For Conservatives, the case for directly devolving power in this way ought to be obvious. We believe that society, rather than the government, is best placed to solve problems and that people are at their best when trusted to make their own decisions.
We also know it’s effective: the evidence of decades of regeneration programmes, under administrations of all colours, shows that they are most likely to be successful where local people take a leading role.
But as my colleague Rachel Wolf pointed out on ConservativeHome recently, there is a big difference between coming up with the sorts of ideas included in the White Paper and ensuring that they make a real difference to people across the country.
As with so much of the Government’s Levelling Up agenda, when it comes to regeneration, the real challenge is not diagnosing the problem, or even coming up with policy solutions, but delivering them.
That challenge is particularly acute for neighbourhoods that have been the most ‘left behind’ both economically and socially.
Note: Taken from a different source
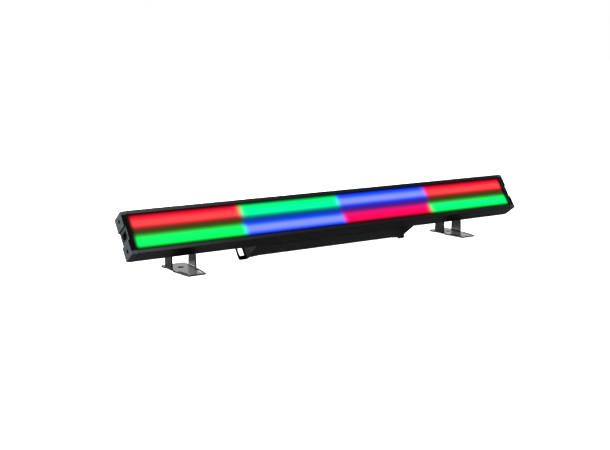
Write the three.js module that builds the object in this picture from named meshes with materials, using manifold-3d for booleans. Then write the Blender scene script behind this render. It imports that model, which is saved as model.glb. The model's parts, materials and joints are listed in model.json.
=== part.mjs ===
// LED strip batten: a one-metre light bar with a supply box on its back, on two tilting feet.
// Row frame: +X along the bar, -Y to the audience side, +Z up, millimetres.
// The origin is on the floor, under the middle of the whole object.
import * as THREE from 'three';
import * as BufferGeometryUtils from 'three/addons/utils/BufferGeometryUtils.js';
import Module from 'manifold-3d';

const wasm = await Module();
wasm.setup();

// ---- Driving dimensions ----
const LENGTH = 1000; // over both end caps
const HEIGHT = 92.5; // of the lit face, measured along it
const DEPTH = 38.5; // of the housing
const TILT = 36; // degrees that the face leans back at rest
const AXIS_HEIGHT = 56.5; // tilt axis above the floor
const AXIS_Y = 22.25;
const AXIS_BEHIND_FACE = 72.5;
const GAP = 0.3; // between neighbours that touch
const PLAY = 0.25; // radial clearance of a shaft or button in its hole

// ---- Housing ----
const WALL = 2.2;
const LIP_THICKNESS = 2.5;
const LIP_HEIGHT = 8;
const CAP_LENGTH = 13.7;
const CAP_INSET = 0.8; // how far the cap's outer face is drawn in
const CAP_FRAME = 10; // width of the cap's strip in front of the diffuser
const PAD_HEIGHT = 3; // raised pads on the cap's outer face
const CHANNEL_HALF = 15; // half the channel between the pads
const DIFFUSER_THICKNESS = 3;
const GROOVE = DIFFUSER_THICKNESS + 2 * GAP;
const LEDGE_THICKNESS = 1.4;
const LEDGE_HEIGHT = 4.7;
const WEB_DEPTH = 28.3; // front of the inner web, behind the face
const WEB_THICKNESS = 2;
const BOSS_DEPTH = 18.2; // cap screws, behind the face
const BOSS_Z = 32;
const BOSS_HALF = 4;
const ROW_Z = 20.3; // the two rows of light, above and below the middle
const ZONES = 4;
const LEDS_PER_ROW = 8;

const LINK = { front: 6.2, back: 31, half: 9.3 }; // link socket's window in the cap

// ---- Supply box, on the back of the housing ----
const BOX_LEFT = -212;
const BOX_RIGHT = 206;
const BOX_DEPTH = 51.5;
const COVER_FLANGE = 11;
const SHEET = 1.5;
const EYE_X = [-217, 211]; // middles of the loops
const EYE_SHEET = 3;
const EYE_STAND_OFF = 8; // room behind the loop for a safety cable
const EYE_SCREW_ACROSS = 26; // from the loop's middle to the screw through its tab
const COVER_SCREW_X = [EYE_X[0] + EYE_SCREW_ACROSS, EYE_X[1] - EYE_SCREW_ACROSS];
const COVER_SCREW_Z = 39;
const SOCKET_Y = -12.5;
const POWER_Z = 18;
const DATA_Z = -15;
const SOCKET_RADIUS = 11.8;
const LATCH = { low: 11.2, high: 14.4, half: 3.5, travel: 1 };
const WIRING = { x: 38, z: -15 };
const GROMMET_RADIUS = 6;
const LOOM_RADIUS = 2;
const CONTROL = { left: 50, right: 165, half: 32, front: 5, back: 6.6 };
const DISPLAY = { left: 62, right: 112, low: 2, high: 26 };
const BUTTON_X = [66, 80, 94, 108];
const BUTTON_Z = -14;
const BUTTON_RADIUS = 3.5;
const FUSE = { x: -172, z: 22 };

// ---- Feet ----
const FOOT_X = 360;
const FOOT_SHEET = 3;
const ARM_OUTER = 28; // half the foot's width over its arms
const ARM_HALF = 16.5; // half the arm's width at the plate
const ARM_TOP_RADIUS = 14;
const PLATE_FRONT = -75; // from the tilt axis
const PLATE_BACK = 39.7;
const STUD_RADIUS = 4;
const EAR_OUTER = 23;
const EAR_SHEET = 2.5;
const BRACKET_SCREW_Z = 20;
const BRACKET_SCREW_HOLE = 2.7;
const CLAMP_HOLE = 6.5; // radius, for an M12 bolt
const STUD_HEAD = 7.2; // hexagon moulded into the knob

// ---- Places worked out from them: the bar's frame has its origin on the tilt axis ----
const HALF = HEIGHT / 2;
const FACE = -AXIS_BEHIND_FACE;
const BACK = FACE + DEPTH;
const END = LENGTH / 2;
const EXTRUSION_END = END - CAP_LENGTH - GAP;
const GROOVE_BACK = FACE + LIP_THICKNESS + GROOVE;
const BOX_FRONT = BACK + GAP;
const BOX_BACK = BACK + BOX_DEPTH;
const COVER_EDGE = BOX_BACK - COVER_FLANGE;
const SHELL_EDGE = COVER_EDGE - GAP;
const ARM_INNER = ARM_OUTER - FOOT_SHEET;
const KNOB_SEAT = ARM_OUTER + GAP;
const CAP_FLOOR = -END + 5.2;
const CAP_SCREW_SEAT = -END + 9.5;
const BOARD_THICKNESS = 1.6;
const BOARD_FRONT = FACE + WEB_DEPTH - GAP - BOARD_THICKNESS;
const ZONE_LENGTH = (2 * EXTRUSION_END) / ZONES;
const ZONE_MIDDLES = Array.from({ length: ZONES }, (_, index) => (index + 0.5) * ZONE_LENGTH - EXTRUSION_END);
const BOTH_SIDES = [-1, 1];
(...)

Concentrated in the estates outside our post-industrial towns and cities, and on our coasts, analysis shows these places have both high levels of deprivation and a weak social fabric, with fewer opportunities for people to get involved in community life.
Polling tells us that people in these neighbourhoods want to take a much greater role in local decisions and lead change in their area. But lacking some of the necessary skills, the time or experience of navigating bureaucracy, they often struggle to do so.
In short, there is a gap between how Whitehall wants these communities to engage in regeneration and their capacity to do so.
And without further support, the Government’s plans for Levelling Up, for all their good intentions about empowering communities, risk passing these places by, as so many other initiatives have done in the past.
In response, a report published today by Public First sets out how we can bridge this gap.
It draws directly on the experience of the charity New Schools Network – where I worked for five years – and the hundreds of free schools it helped establish after 2010. A rare example of a government promise to empower communities delivering in practice.
Most importantly, it is based on the views of those living and working in left behind neighbourhoods themselves.
Our main proposal is the establishment of a new organisation – a Network for Communities – which is dedicated to helping communities organise themselves and interact with national and local government.
It would offer the practical advice residents need to create a plan for change and deliver it – whether that means having a stronger voice in local development, taking ownership of a community facility or working to together to crack down on anti-social behaviour.
It would champion the great community work being done on the ground in different parts of the country, helping others learn from it and building civic pride.
And, crucially, though it would sit outside of government, it would provide Ministers with feedback on how policies for communities are actually working – championing the voices of ordinary men and women in Whitehall in a way that the civil service is not set up to do.
Creating this kind of organisation is just one part of a wider shift we need to see in the government’s approach. Policy needs to move beyond simply making funding or powers available to thinking about how it ensures they are used effectively.
Too often, we see already prosperous places and communities do best out of a new idea becuase they have the existing know-how and capacity to take advantage of it, entrenching advantage whilst other places fall further behind.
It is now standard practice for departments to ring-fence funding so that policies can be evaluated. Reserving just a fraction of the money available for regeneration and using it for capacity building would be transformative.
Recognising that different areas have different starting points and that some need additional support isn’t just an issue of fairness but also one of delivery. Building the capacity of left behind neighbourhoods is the only way to ensure levelling up has a lasting impact in these places.
I’ve been lucky to work in Number Ten and in government departments, but the thing I’m most proud of is having played a small role in helping people around the country start the new schools their community needed. In doing so, their energy and passion created a legacy that will last decades. These proposals could achieve the same.